SOLID approach to development - dime-worldbank/Disease-Modelling-SSA GitHub Wiki

SOLID code

SOLID is a code design principle that aims to a code base maintainable, more readable and easier to extend and develop features in the future.


S - single responsibility principle. A class should have one and only one reason to change.

In your code, there should be a place for everything and everything should be in it's place. Meaning that if you had for example, a class which was responsible for producing output files (in this codebase this is handled by Logging.java), then the only part of your code base that should produce an output file is the class responsible for producing output files.

Following from this, if you then wanted to create an additional output file or edit an existing one, you would know exactly which file to look at in order to make your changes.

This does not only apply to classes, the same principle will also apply to methods/functions.


O - open/closed principle. An entity should be open for extension but closed for modification.

If you want to develop a new feature in the code base, you should aim to create new code which can be separated from the current code base, rather than editing the existing code base. This practice will ensure that the existing functionality of your code is preserved.

This principle helps develop a stable code base through a process of testing the code's existing functionalities with each additional change made to the code base.


L - Liskov substitution principle. Let f(x) be a property provable about objects x of type T. Then f(y) should be provable for object y of type S where S is a subtype of T.

"A subtype should behave as a supertype as far as you can tell using the supertype methods. It's not that the subtype can't behave differently, but as long as you limit your interactions to the supertype methods you would get the behaviours you expected." - Liskov herself, see https://www.youtube.com/watch?v=-Z-17h3jG0A

In our context we can explain this with an example. Say that we developed another disease model as part of this project, for example Tuberculosis. Both diseases could be represented in s SEIR modelling framework, however despite their similarities we would expect differences in health outcomes (i.e. death rates) and even behaviours (for example quarantining after a positive COVID test).

Both diseases would make use of the susceptible, exposed, infected, recovered and death nodes that exist in the model, borrowed from a disease supertype. The differences in the diseases would be attributable to the disease subtypes.


I - interface segregation principle. No code should be forced to depend on methods it does not use.

Larger interfaces should be split into smaller, specific ones so that the user will only have to use the interfaces and inherited methods that are relevant to what they intend to do with the code.

For example, imagine we wish to model two diseases in a population. One disease is communicable, meaning that it is spread from person to person (for example COVID). The other disease in non-communicable, meaning that infection cannot pass from one person to the other (for example cancers). Both diseases may share disease states, such as being susceptible, infected and passing away from their respective diseases, so we could design interfaces that both these disease could make use of. But we shouldn't represent the non-communicable disease with a communicable disease framework as an infect other people method would not be used.


D - dependency inversion principle. High level modules should not depend on low level modules. Both should depend on abstractions.

When we have one section of the code interacting with and making changes to another (for example, infections interacting with people). We can end up developing rigid code.
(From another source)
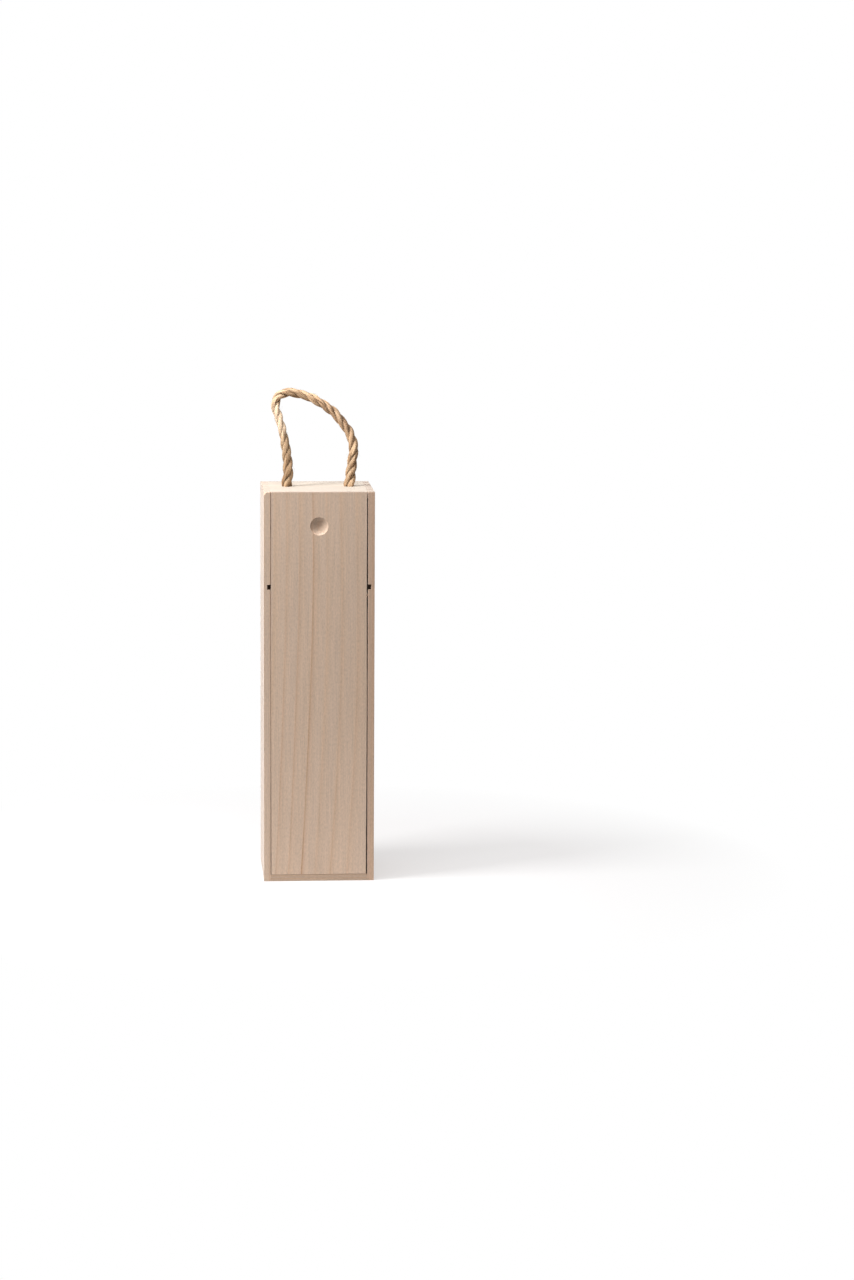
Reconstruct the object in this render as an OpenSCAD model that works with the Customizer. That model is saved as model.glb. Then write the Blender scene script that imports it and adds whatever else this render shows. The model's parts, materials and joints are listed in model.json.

For example, in the current state of the model, the infection class is tailored only to COVID infections. If we were to include a new disease, we could not make use of the model's existing infectious behaviour nodes as the progression from state to state is currently written such that it only applies to COVID infections. To make the codebase flexible and easier to include more diseases in the future, we could develop abstractions of commonly used methods (for example spreading the disease from person to person, or dying from a diseased) that could be used by multiple diseases.